PROVIDED DATA:

··········

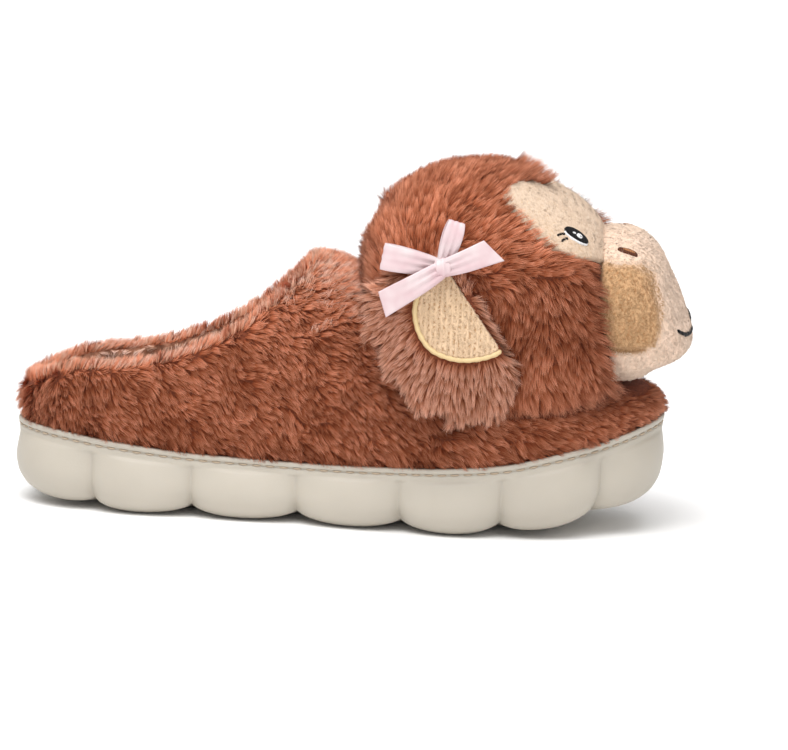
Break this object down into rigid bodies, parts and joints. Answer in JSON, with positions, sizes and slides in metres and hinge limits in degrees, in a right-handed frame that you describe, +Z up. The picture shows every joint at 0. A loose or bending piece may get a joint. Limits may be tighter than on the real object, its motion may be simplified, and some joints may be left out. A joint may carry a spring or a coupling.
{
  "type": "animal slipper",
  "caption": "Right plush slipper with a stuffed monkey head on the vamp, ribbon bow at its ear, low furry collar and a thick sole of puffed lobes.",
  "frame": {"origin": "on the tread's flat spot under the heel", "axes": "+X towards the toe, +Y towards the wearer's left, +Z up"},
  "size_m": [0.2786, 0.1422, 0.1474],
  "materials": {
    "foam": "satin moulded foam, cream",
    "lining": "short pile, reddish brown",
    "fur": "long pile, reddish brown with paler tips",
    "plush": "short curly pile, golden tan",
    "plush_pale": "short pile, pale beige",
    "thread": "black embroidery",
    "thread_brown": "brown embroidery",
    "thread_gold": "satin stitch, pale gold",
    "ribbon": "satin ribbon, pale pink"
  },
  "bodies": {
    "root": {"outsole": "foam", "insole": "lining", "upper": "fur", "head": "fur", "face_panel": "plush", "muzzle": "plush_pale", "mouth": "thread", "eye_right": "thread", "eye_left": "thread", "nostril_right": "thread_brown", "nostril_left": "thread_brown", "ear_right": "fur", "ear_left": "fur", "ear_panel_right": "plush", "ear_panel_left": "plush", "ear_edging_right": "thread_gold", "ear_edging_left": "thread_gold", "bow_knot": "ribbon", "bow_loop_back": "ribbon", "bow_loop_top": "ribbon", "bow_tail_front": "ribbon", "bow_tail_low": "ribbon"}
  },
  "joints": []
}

··········

GIVEN REQUEST: Reproduce the material exactly, with every line intact.

TASK RESULT:
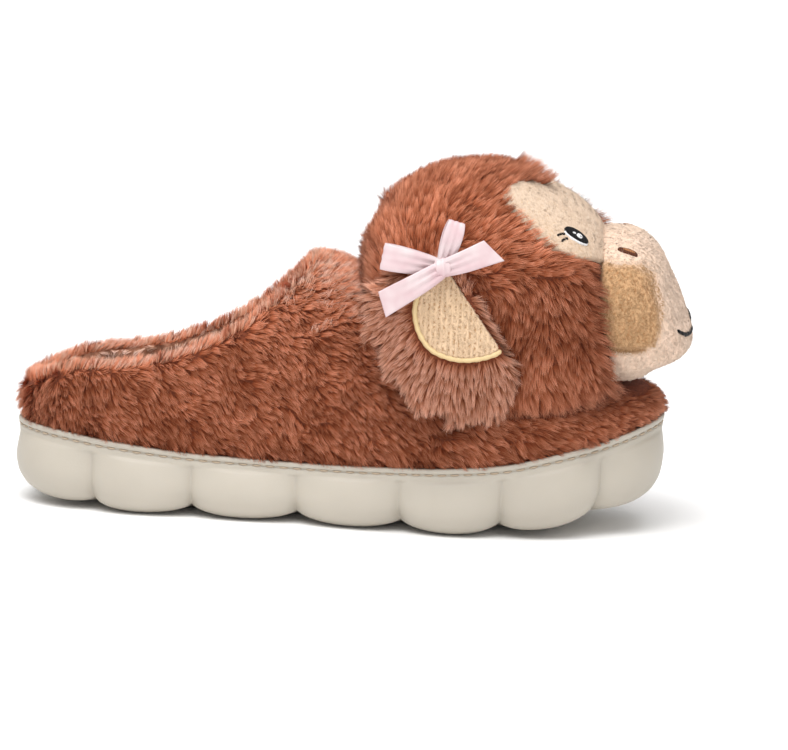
Break this object down into rigid bodies, parts and joints. Answer in JSON, with positions, sizes and slides in metres and hinge limits in degrees, in a right-handed frame that you describe, +Z up. The picture shows every joint at 0. A loose or bending piece may get a joint. Limits may be tighter than on the real object, its motion may be simplified, and some joints may be left out. A joint may carry a spring or a coupling.
{
  "type": "animal slipper",
  "caption": "Right plush slipper with a stuffed monkey head on the vamp, ribbon bow at its ear, low furry collar and a thick sole of puffed lobes.",
  "frame": {"origin": "on the tread's flat spot under the heel", "axes": "+X towards the toe, +Y towards the wearer's left, +Z up"},
  "size_m": [0.2786, 0.1422, 0.1474],
  "materials": {
    "foam": "satin moulded foam, cream",
    "lining": "short pile, reddish brown",
    "fur": "long pile, reddish brown with paler tips",
    "plush": "short curly pile, golden tan",
    "plush_pale": "short pile, pale beige",
    "thread": "black embroidery",
    "thread_brown": "brown embroidery",
    "thread_gold": "satin stitch, pale gold",
    "ribbon": "satin ribbon, pale pink"
  },
  "bodies": {
    "root": {"outsole": "foam", "insole": "lining", "upper": "fur", "head": "fur", "face_panel": "plush", "muzzle": "plush_pale", "mouth": "thread", "eye_right": "thread", "eye_left": "thread", "nostril_right": "thread_brown", "nostril_left": "thread_brown", "ear_right": "fur", "ear_left": "fur", "ear_panel_right": "plush", "ear_panel_left": "plush", "ear_edging_right": "thread_gold", "ear_edging_left": "thread_gold", "bow_knot": "ribbon", "bow_loop_back": "ribbon", "bow_loop_top": "ribbon", "bow_tail_front": "ribbon", "bow_tail_low": "ribbon"}
  },
  "joints": []
}